Le poème À ma fille est extrait de Les Contemplations (1856) de Victor Hugo, chef-d’œuvre majeur du romantisme. Ce recueil, marqué par le deuil et la méditation, explore les thèmes de la vie, de la mort, et des rapports entre l’homme et le divin. Dans ce poème, Hugo s’adresse directement à sa fille, lui offrant une leçon de sagesse et de résilience face aux épreuves de la vie. Ce discours empreint de tendresse et de philosophie met en lumière les valeurs essentielles prônées par le poète : l’acceptation, la douceur et la compassion.
Nous analyserons comment Hugo construit cette leçon de vie à travers une vision philosophique de l’existence et un appel à la spiritualité et à l’amour.
Le poème débute par un constat de résignation : « Ô mon enfant, tu vois, je me soumets. » Hugo évoque la souffrance universelle, inscrite dans la condition humaine, et invite sa fille à adopter une attitude de calme et de douceur : « Sois bonne et douce, et lève un front pieux. » La vie est perçue comme une suite d’instants inachevés, une ombre insaisissable : « L’heure est une ombre, et notre vie, enfant, / En est faite. » Cette métaphore traduit la fragilité de l’existence, marquée par l’insatisfaction et les désirs non comblés.
En décrivant l’humanité comme « un puits où le vide toujours recommence », Hugo montre l’universalité de ce vide existentiel. L’homme, malgré ses aspirations, est constamment confronté à un manque. Ce « peu de chose » qui lui fait défaut (un mot, un regard, un sourire) incarne les petites joies éphémères qui donnent du sens à la vie mais restent hors d’atteinte.
Dans ce contexte de désillusion, Hugo offre à sa fille un chemin vers la sérénité. Il insiste sur l’importance de l’acceptation et de l’amour, qui permettent de transcender les douleurs terrestres.

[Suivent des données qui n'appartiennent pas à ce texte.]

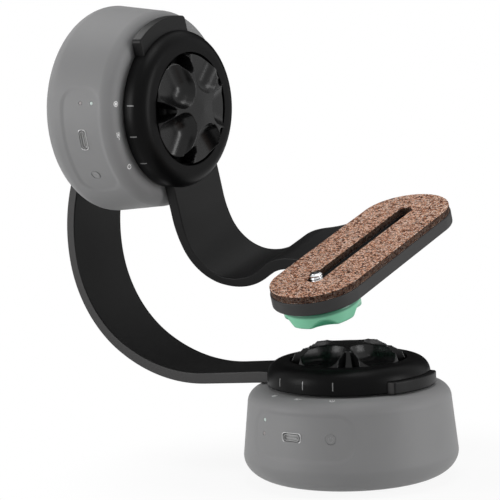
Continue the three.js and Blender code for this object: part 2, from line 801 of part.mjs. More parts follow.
// The pieces that turn with a head's motor, with the clamp knob turned to its rest angle
function headRotor(name, knobRest) {
  const group = new THREE.Group();
  const knob = new THREE.Group();
  knob.rotation.z = radians(knobRest);
  knob.add(
    piece(`${name}_knob`, knobGeometry(), finish.blackPlastic),
    piece(`${name}_knob_screw`, knobScrewGeometry(), finish.steel),
  );
  group.add(
    piece(`${name}_turntable`, turntableGeometry(), finish.blackMetal),
    piece(`${name}_disc`, discGeometry(), finish.blackPlastic),
    knob,
  );
  return group;
}

const part = new THREE.Group();

const panHead = headBase('pan');
const panRotor = headRotor('pan', panKnobRest);
panRotor.rotation.z = radians(180);
panRotor.add(piece('pan_arm', panArmGeometry(), finish.blackMetal));

// The tilt head's frame stands on the pan arm's end, with its axis along +X and its +x down
const tiltFrame = new THREE.Group();
tiltFrame.position.set(-tiltHeadReach, 0, tiltAxisHeight);
const armScrew = piece('arm_screw', armScrewGeometry(), finish.steel);
armScrew.position.x = -panArmThickness / 2 - seatGap;
armScrew.rotation.y = radians(-90);

const tiltHeadTurn = new THREE.Group();
tiltHeadTurn.rotation.x = radians(tiltHeadRoll);
const tiltHead = headBase('tilt');
tiltHead.rotation.y = radians(90);
tiltHeadTurn.add(tiltHead);

const tiltRotorTurn = new THREE.Group();
tiltRotorTurn.rotation.x = radians(tiltRest);
const tiltRotor = headRotor('tilt', tiltKnobRest);
tiltRotor.rotation.y = radians(90);
tiltRotorTurn.add(tiltRotor);

const cameraScrewGroup = new THREE.Group();
cameraScrewGroup.add(
  piece('camera_washer', onPlate(cameraWasherGeometry(), screwPlace), finish.blackPlastic),
  piece('camera_screw', onPlate(cameraScrewGeometry(), screwPlace), finish.steel),
  piece('camera_knob', onPlate(cameraKnobGeometry(), screwPlace), finish.green),
);
tiltRotor.add(
  piece('tilt_arm', tiltArmGeometry(), finish.blackMetal),
  piece('cork_pad', corkGeometry(), finish.cork),
  cameraScrewGroup,
);

tiltFrame.add(armScrew, tiltHeadTurn, tiltRotorTurn);
part.add(panHead, panRotor, tiltFrame);

export default part;
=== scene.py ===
# %% [markdown]
# # A pan and tilt bracket, dressed from its CAD model
#
# Two round motor heads, two bent straps and a cork faced camera plate. The CAD model gives every piece
# its place and its size. This lesson replaces the solids that a camera sees with finely rounded meshes,
# mixes a finish for each material, and lights the bracket like a small product on a pale table.
# Lengths in the code are millimetres, and they become metres when a mesh is made.

import math

import bmesh
import bpy
from mathutils import Matrix, Vector


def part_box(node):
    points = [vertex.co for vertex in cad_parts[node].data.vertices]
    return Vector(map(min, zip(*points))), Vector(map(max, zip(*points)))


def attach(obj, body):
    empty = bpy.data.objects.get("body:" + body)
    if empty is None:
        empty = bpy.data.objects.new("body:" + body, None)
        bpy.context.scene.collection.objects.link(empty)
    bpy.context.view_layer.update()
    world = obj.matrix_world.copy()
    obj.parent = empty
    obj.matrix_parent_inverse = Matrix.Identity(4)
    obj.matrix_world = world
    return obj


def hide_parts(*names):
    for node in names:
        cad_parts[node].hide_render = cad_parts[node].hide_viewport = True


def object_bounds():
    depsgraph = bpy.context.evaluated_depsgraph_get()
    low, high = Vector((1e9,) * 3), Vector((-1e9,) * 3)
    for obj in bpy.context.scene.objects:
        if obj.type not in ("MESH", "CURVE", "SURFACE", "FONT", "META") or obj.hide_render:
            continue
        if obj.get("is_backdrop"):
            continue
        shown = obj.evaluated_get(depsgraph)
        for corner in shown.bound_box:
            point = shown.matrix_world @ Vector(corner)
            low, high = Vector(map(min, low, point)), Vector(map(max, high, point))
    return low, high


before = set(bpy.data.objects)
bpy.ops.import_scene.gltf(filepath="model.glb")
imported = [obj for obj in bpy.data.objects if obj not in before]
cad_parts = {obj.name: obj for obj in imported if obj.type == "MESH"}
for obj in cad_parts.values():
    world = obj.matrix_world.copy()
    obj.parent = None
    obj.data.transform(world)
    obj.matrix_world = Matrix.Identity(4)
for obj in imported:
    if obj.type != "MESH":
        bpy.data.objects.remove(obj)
cad_low, cad_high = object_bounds()
MM = 0.001
print("CAD box:", [round(v, 4) for v in cad_low], [round(v, 4) for v in cad_high])

# %% [markdown]
# ## Where the pieces stand
#
# Both heads are the same product, so each piece is described once in a head's own frame: the foot is at
# z = 0, the motor's axis is z, and the arm leaves along x. A matrix then puts it on the pan head or on the
# tilt head. This is the same as making one drawing and placing it twice, and it keeps the heads alike.

# %% Frames of the two heads
turn = lambda degrees, axis: Matrix.Rotation(math.radians(degrees), 4, axis)
shift = lambda x, y, z: Matrix.Translation((x * MM, y * MM, z * MM))
TILT_AXIS_HEIGHT, PLATE_TILT, TILT_HEAD_TURN = 177.5, 16.5, 14
PAN_KNOB_TURN, TILT_KNOB_TURN = 16, 1.5
tilt_head_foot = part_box("tilt_foot_ring")[0].x
tilt_place = Matrix.Translation((tilt_head_foot, 0, TILT_AXIS_HEIGHT * MM))
pan_rotor = turn(180, "Z")
tilt_rotor = tilt_place @ turn(PLATE_TILT, "X") @ turn(90, "Y")
heads = {
    "pan": {
        "base": Matrix.Identity(4), "base_body": "pan_head",
        "rotor": pan_rotor, "rotor_body": "pan_turn",
        "knob": pan_rotor @ turn(PAN_KNOB_TURN, "Z"), "knob_body": "pan_clamp",
        "button_body": "pan_button",
    },
    "tilt": {
        "base": tilt_place @ turn(TILT_HEAD_TURN, "X") @ turn(90, "Y"), "base_body": "pan_turn",
        "rotor": tilt_rotor, "rotor_body": "tilt_turn",
        "knob": tilt_rotor @ turn(TILT_KNOB_TURN, "Z"), "knob_body": "tilt_clamp",
        "button_body": "tilt_button",
    },
}
print("tilt head's foot stands at x =", round(tilt_head_foot / MM, 2), "mm")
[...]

La loi divine, qu’il décrit comme accessible à « toute âme », repose sur une philosophie de non-violence et de bienveillance : « Ne rien haïr, mon enfant ; tout aimer, / Ou tout plaindre ! »
Cette injonction s’inscrit dans une vision chrétienne du monde, où l’amour et la compassion sont les seuls moyens de surmonter le malheur. Dieu, bien qu’énigmatique et distant, accompagne l’homme dans ses souffrances : « Le ciel, qui sait nos maux et nos douleurs, / Prend en pitié nos jours vains et sonores. » L’image du ciel baignant les aurores de ses pleurs suggère une empathie divine face à la fragilité humaine.
Le poème prend la forme d’un dialogue entre un père et sa fille, ce qui lui confère une grande douceur. Les apostrophes directes (« Ô mon enfant », « vois ces penseurs », « toi, mon enfant ») instaurent une intimité qui rend le message d’autant plus touchant. Hugo se positionne comme un guide bienveillant, fort de ses propres épreuves, pour offrir à sa fille un soutien moral.
La simplicité des conseils — résignation, douceur, amour — contraste avec la profondeur des réflexions métaphysiques. En cela, Hugo montre que la grandeur de l’homme réside non dans le triomphe, mais dans la capacité à accepter ses faiblesses et à s’élever spirituellement.
À travers À ma fille, Victor Hugo compose une leçon de vie universelle où la tendresse paternelle se mêle à une réflexion philosophique sur la condition humaine. Ce poème invite à embrasser les valeurs d’amour, de résilience et de compassion pour faire face aux épreuves de l’existence. En s’adressant à sa fille, Hugo offre aussi au lecteur un chemin vers la sérénité, en affirmant que c’est dans la soumission à la loi divine et l’amour de l’autre que l’homme peut trouver un sens à sa vie.